The cases were eventually consolidated and assigned to the Sangamon County Circuit Court where, on Feb. 4, Judge Raylene Grischow granted the plaintiffs’ request for a temporary restraining order blocking enforcement of the mandates until the case is decided on its merits. That decision is now on appeal before the 4th District Court of Appeals.

Currently, the restraining order applies only to the districts named in the lawsuits.

The emergency rules that IDPH issued last fall expired on Sunday, Feb. 13. As a result, the agency reissued those rules on Monday. But the General Assembly’s Joint Committee on Administrative Rules voted Tuesday to object and suspend those rules, citing the temporary restraining order and the confusion over which school systems the rules would apply to.

Later Tuesday, the 4th District Court of Appeals issued an order directing attorneys in the cases to explain how the JCAR vote affected the appeal.

On Wednesday, attorneys on both sides indicated that the appeal should go forward.

“Because JCAR’s action related only to the IDPH renewed Emergency Rule, it does not affect the (executive orders),” Attorney General Kwame Raoul’s office wrote in its brief. “The validity, legality, and enforceability of the EOs continues to present a live case or controversy.”

William Gerber, an attorney for the plaintiffs, made a similar argument, that JCAR’s decision only affected the emergency rules, not the underlying executive orders, which schools continue to rely on to enforce the mitigation mandates.

“The JCAR ruling was only directed at the IDPH and did not appear to be directed specifically at local schools,” he wrote. “As such, under an abuse of discretion analysis, the appellate court may still answer the question of whether plaintiffs had shown a likelihood of success that local school districts lacked authority to mandate masking, testing, and vaccinations because the (Illinois Department of Public Health Act), rather than the Illinois School Code, applied to the issues at hand.”

Rep. Keith Wheeler, R-Oswego, co-chair of the Joint Committee on Administrative Rules, speaks with reporters after the panel voted to suspend COVID-19 mitigations in public schools. (Capitol News Illinois photo by Peter Hancock)

JCAR is a 12-member committee divided evenly between the House and Senate, and between Democrats and Republicans. It is authorized to review agency rulemakings to determine whether they are consistent with state law and legislative intent. At least eight votes are required to block an agency rule from taking effect.

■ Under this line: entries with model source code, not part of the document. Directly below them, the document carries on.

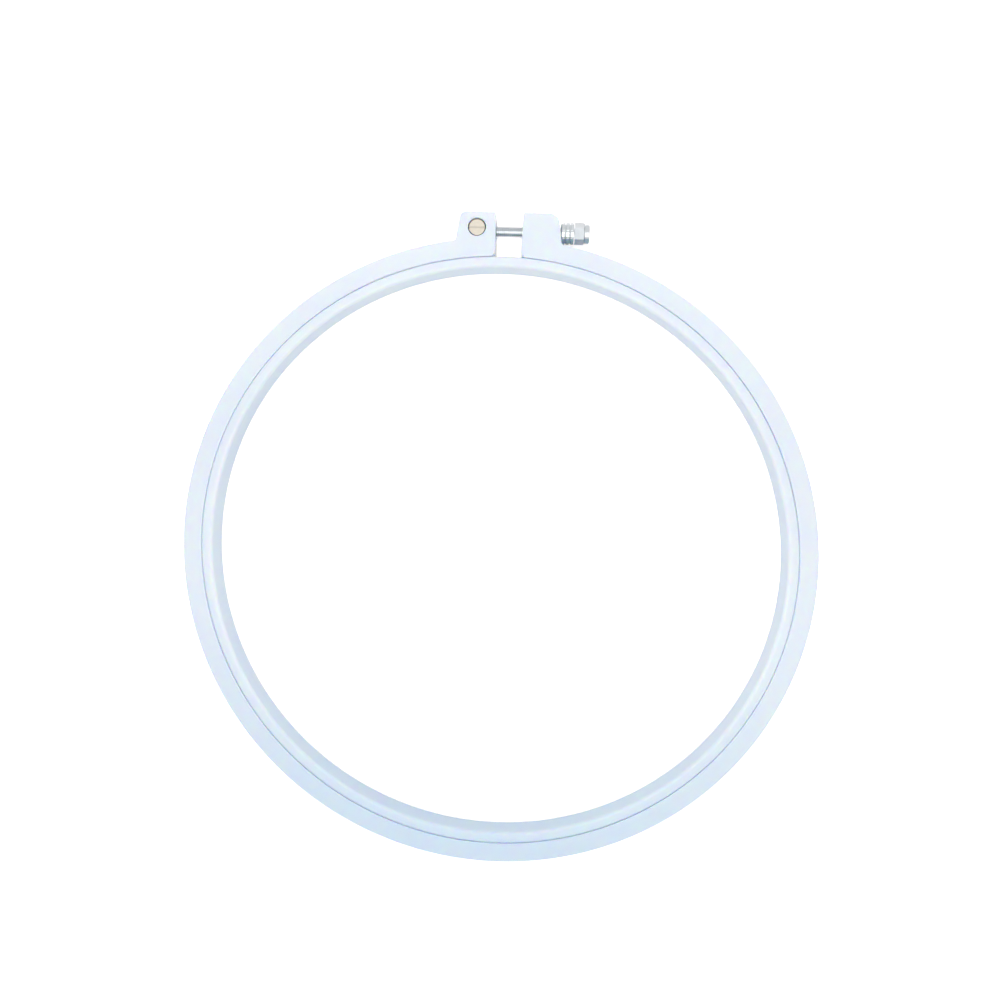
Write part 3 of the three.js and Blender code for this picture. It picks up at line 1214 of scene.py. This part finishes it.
class HOOP_PT_workshop(bpy.types.Panel):
    """The hoop's sizes and the steps that draw it"""

    bl_idname = "HOOP_PT_workshop"
    bl_label = "Embroidery hoop"
    bl_space_type = "VIEW_3D"
    bl_region_type = "UI"
    bl_category = "Hoop"

    def draw(self, context):
        for name, group in SETTINGS.items():
            box = self.layout.box()
            box.label(text=group.__doc__)
            for setting in group.__annotations__:
                box.prop(getattr(context.scene, name), setting)
        for operator in OPERATORS:
            self.layout.operator(operator.bl_idname)


def register():
    for group in SETTINGS.values():
        bpy.utils.register_class(group)
    for name, group in SETTINGS.items():
        setattr(bpy.types.Scene, name, bpy.props.PointerProperty(type=group))
    for operator in OPERATORS:
        bpy.utils.register_class(operator)
    bpy.utils.register_class(HOOP_PT_workshop)


def unregister():
    bpy.utils.unregister_class(HOOP_PT_workshop)
    for operator in reversed(OPERATORS):
        bpy.utils.unregister_class(operator)
    for name, group in SETTINGS.items():
        delattr(bpy.types.Scene, name)
        bpy.utils.unregister_class(group)


def main():
    """Draws everything."""
    register()
    bpy.ops.hoop.studio()
    bpy.ops.hoop.inner_ring()
    bpy.ops.hoop.outer_ring()
    bpy.ops.hoop.barrel_nut()
    bpy.ops.hoop.clamp_screw()


if __name__ == "__main__":
    main()
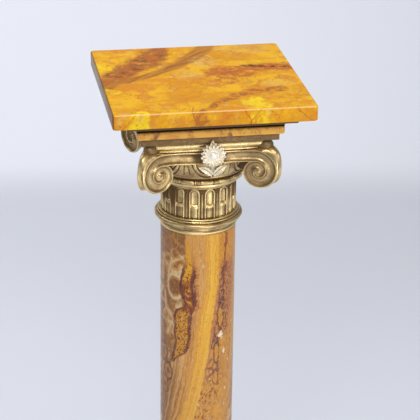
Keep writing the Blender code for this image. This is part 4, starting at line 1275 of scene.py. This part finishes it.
capital_place = (0, 0, 0.95)
paper_place = (-1.0, 2.1, 0.3)
warm_white = (1.0, 0.99, 0.97)
for name, place, aim, wide, tall, power, colour in (
    ("right_lamp", (1.75, -1.45, 1.15), capital_place, 1.0, 1.3, 6, (1.0, 0.98, 0.95)),
    ("front_lamp", (-0.7, -2.6, 2.9), capital_place, 1.4, 1.0, 36, warm_white),
    ("fill_lamp", (0.9, -3.4, 1.3), capital_place, 2.6, 1.8, 14, warm_white),
    ("low_lamp", (0.6, -2.3, 0.15), capital_place, 1.6, 0.4, 7, warm_white),
    ("top_lamp", (0.2, -0.3, 5.2), capital_place, 4.0, 4.0, 108, (1.0, 1.0, 1.0)),
    ("paper_lamp", (-1.4, 1.0, 2.4), paper_place, 2.0, 1.0, 20, (0.98, 0.99, 1.0)),
):
    light = bpy.data.lights.new(name, "AREA")
    light.shape = "RECTANGLE"
    light.size, light.size_y = wide, tall
    light.energy = power
    light.color = colour
    made = placed(name, light)
    made.location = place
    made.rotation_euler = (Vector(aim) - Vector(place)).to_track_quat("-Z", "Y").to_euler()

# The camera stands to the left of the column's front and well above it, with a long lens, and looks down
# on the capital, so the lower half of the column is out of view.
yaw = radians(-10.18)
pitch = radians(-23.62)
roll = radians(0.77)
lens_pixels = 1652.2
photo_pixels = 420
camera_place = Vector((-0.401, -2.338, column_top + 0.8179))
ahead = Vector((-sin(yaw) * cos(pitch), cos(yaw) * cos(pitch), sin(pitch)))
level = Vector((cos(yaw), sin(yaw), 0))
upward = level.cross(ahead)
rolled_side = cos(roll) * level + sin(roll) * upward
rolled_up = cos(roll) * upward - sin(roll) * level
facing_camera = Matrix((rolled_side, rolled_up, -ahead)).transposed().to_4x4()
lens = bpy.data.cameras.new("camera")
lens.sensor_width = 36
lens.lens = lens_pixels / photo_pixels * lens.sensor_width
lens.clip_start, lens.clip_end = 0.05, 50
camera = placed("camera", lens)
camera.matrix_world = Matrix.Translation(camera_place) @ facing_camera
bpy.context.scene.camera = camera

Sen. Sue Rezin, R-Morris, offered the motion to block the latest rules, which stated in part that IDPH “has not taken steps to make this rule known to the parties directly affected by it,” and that it was unclear whether the rules would apply statewide or only to those districts that are not parties in the lawsuit.

“We’re currently in a situation where the TRO says this rule is not enforceable,” Rep. Michael Halpin, D-Rock Island, said in voting for the motion to suspend the rule. “It’s possible, if not probable, that this might change on appeal, but as we now sit here, for that reason, I’ll vote yes.”

During discussion on the rules, Rep. Keith Wheeler, R-Oswego, a co-chair of the committee, asked IDPH whether it would have been better, given the pending court case, for the agency to have issued “guidance” rather than formal rules.

“I’ve appeared before this body numerous times and heard a lot of lectures about departments issuing guidance that looks like rulemaking,” IDPH chief of staff Justin DeWitt said. “That’s really the effort here, is to not be creating rules by issuing guidance or something else.”

The vote by JCAR means that, for the time being, there is no state mandate on mitigation measures for public or private K-12 schools.

Gov. J.B. Pritzker’s administration, however, continues to encourage masking in schools.

“The administration understands that members of the Joint Committee on Administrative Rules are awaiting a ruling from the appellate court on this issue,” Pritzker’s press secretary Jordan Abudayyeh said in an email statement.